A dominant-negative strategy for studying roles of G proteins in vivo

G proteins play a critical role in transducing a large variety of signals into intracellular responses, Increasingly, there is evidence that G proteins may play other roles as well. Dominant-negative constructs of the ct subunit of G proteins would be useful in studying the roles of G proteins in a variety of processes, but the currently available dominant-negative constructs, which target Mg2+-binding sites, are rather leaky. A variety of studies have implicated the carboxyl terminus of G protein alpha subunits in both mediating receptor-G protein interaction and in receptor selectivity.
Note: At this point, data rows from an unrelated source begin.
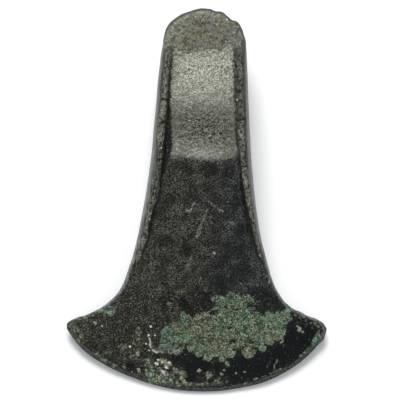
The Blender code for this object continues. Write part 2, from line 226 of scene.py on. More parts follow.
FLAKES = (
    (119.2, 346.2, 1.5), (122, 345, 1.7), (125, 347, 1.5), (122.6, 349.2, 1.4), (131, 356.8, 1.5),
    (134.2, 355.4, 1.6), (136.4, 358.4, 1.5), (133.4, 360, 1.4), (106.4, 353, 1.6), (110, 352.4, 1.5),
    (109.2, 356, 1.3), (98.6, 351.8, 1.3), (98, 354.8, 1.1), (123.6, 365.2, 1.6), (125, 367.6, 1.2),
    (126.6, 362, 1.1), (132, 372, 1.2), (146.8, 360, 2.2), (150, 358.6, 1.8), (145.4, 364.4, 1.9),
    (149.2, 363.2, 2.2), (153, 362.4, 1.9), (152.6, 366.6, 1.8), (148.4, 368, 2.1), (174, 369, 1.9),
    (176, 372, 1.8), (172.4, 373, 1.4), (180, 373.4, 2.1), (184.6, 375.6, 2.2), (183.4, 380.4, 2.2),
    (186.4, 384, 1.8), (179.6, 378, 1.6), (173.8, 376.8, 1.6), (177, 382, 1.8), (151.6, 326.8, 1.3),
    (140.8, 331.2, 1.6), (136.4, 328.2, 1.4), (91.4, 320.8, 1.6), (211, 375, 1.9), (215, 381.6, 2.1),
    (218.6, 378.6, 1.5), (221, 384, 1.6), (226.6, 382, 1.4), (206, 382.6, 1.4), (310.4, 322.6, 1.4),
    (314.4, 323.6, 1.5), (318.4, 326.6, 1.4), (312, 328, 1.1), (319.6, 331, 1.3), (307, 321.4, 1),
    (197, 271.4, 3.2), (199.4, 269, 2.2), (205.4, 289.4, 2.2), (187.4, 210.2, 1.2), (295, 315.4, 1.2),
    (303.8, 317, 1.5), (306.4, 324.6, 1.1), (213.6, 292.6, 1.4), (216.6, 296, 1.6), (212.4, 297.8, 1.5),
    (215.4, 301, 1.5), (160.6, 313.6, 1.2), (87, 331, 1.3),
)

# Bright grains, and strokes of pale crust, scratches and streaks: points, half width and strength
BRIGHT_GRAINS = (
    (129.9, 346.6, 1.1), (158.2, 360.2, 1.0), (155.6, 363, 1.1), (157.6, 364.4, 1.0), (162.2, 362, 0.7),
    (169.4, 362.6, 1.0), (166.0, 367.4, 0.8), (168, 368, 0.8), (162.6, 371.2, 1.1), (164, 372.8, 0.9),
    (150.8, 326.6, 1.1), (102, 326, 0.8), (135.4, 289.5, 0.8), (146, 343.8, 0.9), (148.3, 335.2, 0.9),
    (149, 350.2, 0.7), (155, 335.4, 0.8), (237.2, 99.8, 0.9), (242.2, 137.4, 0.6), (165.7, 108.6, 0.5),
    (165.2, 119.6, 0.5), (163.4, 139, 0.5), (161.4, 148, 0.6), (151, 213.6, 0.5), (149.8, 219.6, 0.5),
    (227.3, 19.6, 0.7), (195.6, 16.6, 0.6), (216.6, 24, 0.5),
)
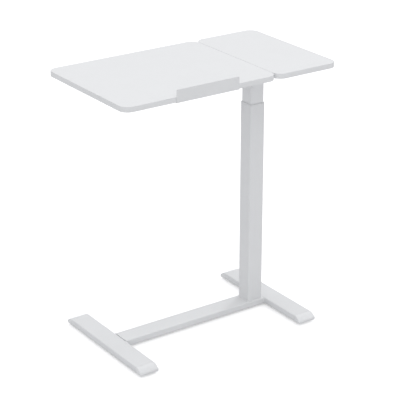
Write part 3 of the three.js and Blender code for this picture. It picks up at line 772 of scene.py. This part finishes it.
def stopSection(front, top, bottom):
    # across the sheet: the flange below, the bend, and the upright lip
    look = paperStop
    sheet, bend = look["sheet"], look["bend"]
    back = front + look["flange"]

    def bent(radius, angles):
        return [
            (front + bend + radius * math.cos(angle), bottom + bend + radius * math.sin(angle))
            for angle in angles
        ]

    flange = [(back, bottom), (back, bottom + sheet), (front + look["flange"] / 2, bottom + sheet)]
    inner = bent(bend - sheet, arc(270, -90, look["innerSteps"]))
    lip = [(front + sheet, top), (front, top)]
    outer = bent(bend, arc(180, 90, look["outerSteps"]))
    return flange + inner + lip + outer


def paperStopLoops():
    look = paperStop
    low, high = (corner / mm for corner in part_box("paper_stop"))
    corner = [
        (look["corner"] * (1 - math.cos(angle)), look["corner"] * (1 - math.sin(angle)))
        for angle in arc(0, 90, look["cornerSteps"])
    ]
    stations = [(low.x + run, drop) for run, drop in corner]
    stations += [(high.x - run, drop) for run, drop in reversed(corner)]
    return [
        [Vector((x, y, z)) * mm for y, z in stopSection(low.y, high.z - drop, low.z)]
        for x, drop in stations
    ]


make("paperStop", "solid", paperStopLoops(), "whitePaint", "paper_stop", bevel=paperStop["arris"])

# the collar in the mouth of the outer column: width, corner radius and distance below its top

collar = {
    "outline": [
        (50, 4, 1.5), (50, 4, 0.6), (49.7, 3.85, 0.25), (49.2, 3.6, 0), (46.4, 3.6, 0), (45.8, 3.3, 0.3),
        (45.5, 3.2, 0.9), (45.5, 3.2, 41.5), (46.6, 2.6, 41.5), (46.6, 2.6, 1.5),
    ],
    "steps": 8,
}


def collarLoops():
    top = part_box("upper_guide_bush")[1].z / mm
    steps = collar["steps"]
    return [rounded(width, width, corner, top - drop, steps) for width, corner, drop in collar["outline"]]


make("columnCollar", "ring", collarLoops(), "whitePlastic", "upper_guide_bush", onColumn)

# arm, its end cap and the rubber bumper

supportArm = {"radius": 14, "bore": 12, "chamfer": 0.3}
armCap = {
    "gap": 0.3,    # between the arm's end and the cap's flange
    # radius, and distance along the arm from the flange
    "outline": [(9, -2.4), (10, -3), (12.2, -3), (13.3, -2.7), (14, -1.9), (14, 0), (11.7, 0), (11.7, 11),
                (10.7, 12)],
}
bumper = {
    "foot": [(6.5, 0), (8, 0.2)],    # radius and height above the bottom
    "crown": [(8, 1.4), (7.6, 0.5), (6.6, 0), (2.4, 0), (2, 0.8), (1.2, 0.9)],    # and below the top
    "steps": 8,
}
armLow, armHigh = (corner.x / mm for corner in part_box("support_arm"))
onArm = atMm(0, 0, centre("support_arm").z / mm) @ alongX


def armLoops():
    radius, bore, chamfer = supportArm["radius"], supportArm["bore"], supportArm["chamfer"]
    profile = [(radius, armLow + chamfer), (radius, armHigh), (bore, armHigh), (bore, armLow),
               (radius - chamfer, armLow)]
    return [roundLoop(*point) for point in profile]


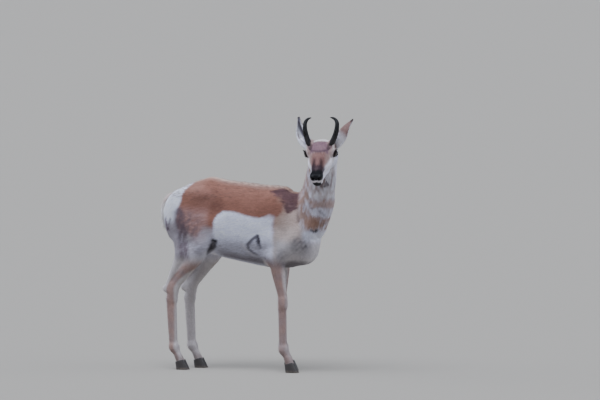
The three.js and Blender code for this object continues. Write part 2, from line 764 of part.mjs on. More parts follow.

Thus we have made minigene plasmid constructs that encode oligonucleotide sequences corresponding to the carboxyl-terminal undecapeptide of G alpha(i), G alpha(q), Or G alpha(s) To determine whether overexpression of the carboxyl-terminal peptide would block cellular responses, we used as a test system the activation of the M-2 muscarinic receptor activated K+ channels in HEK 293 cells. The minigenes were transiently transfected along with G protein-regulated inwardly rectifying K+ channels (GIRK) into HER 293 cells that stably express the M-2 muscarinic receptor. The presence of the G alpha(i) carboxyl-terminal peptide results in specific inhibition of GIRK activity in response to agonist stimulation of the M-2 muscarinic receptor. The G alpha(i) minigene construct completely blocks agonist-mediated M-2 mAChR K+ channel response whereas the control minigene constructs (empty vector, pcDNA3,1, and the G alpha carboxyl peptide in random order, pcDNA-G alpha(i)R) had no effect on agonist-mediated M-2 muscarinic receptor GIRK response. The inhibitory effects of the G alpha i minigene construct were specific because overexpression of peptides corresponding to the carboxyl terminus of G alpha(q) Or G alpha(s) had no effect on M-2 muscarinic receptor stimulation of the K+ channel.